Solar activity and climate

Climate perturbations can cause untold damage to our planet, so climate mechanisms are a topic of the utmost scientific interest. Indeed, our ability to predict climate variations could hinge to a certain extent on anticipating changes in solar activity.
Picard is a CNES Myriade microsatellite that will precisely measure the Sun’s diameter and its variations, as well as solar irradiance, with the twofold aim of learning more about how the Sun affects Earth’s climate and studying its physics and inner structure.
The mission is named after the 17th century French astronomer Jean Picard, who was the first to measure the Sun’s diameter and its variations with a high degree of precision.
Tightly packed technology
Initially scheduled for 2003, Picard is now slated to launch in 2008 at the start of the next solar cycle, on a scheduled two-year mission. The microsatellite’s payload will comprise:
- an imaging telescope (developed by SA/CNRS) capable of measuring the Sun’s shape and diameter to within a few milliarcseconds,
- a suite of three photometers and radiometers (Swiss PREMOS 2 instrument) to study ozone and solar oscillations,
- a differential radiometer (Belgian SOVAP instrument) to measure total solar irradiance.

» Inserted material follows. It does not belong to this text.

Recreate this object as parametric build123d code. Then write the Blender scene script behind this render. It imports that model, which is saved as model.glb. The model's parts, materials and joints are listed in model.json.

The architecture of the Picard microsatellite—which weighs just 125 kg—is similar to that of Demeter , the first in the Myriade series.
CNES is project prime contractor. The mission has been designed and will operate with CNES’s Myriade ground segment and spacecraft bus, already used for the Demeter and Parasol missions.
Picard will be launched by a Russian Dnepr launcher, which also orbited Demeter.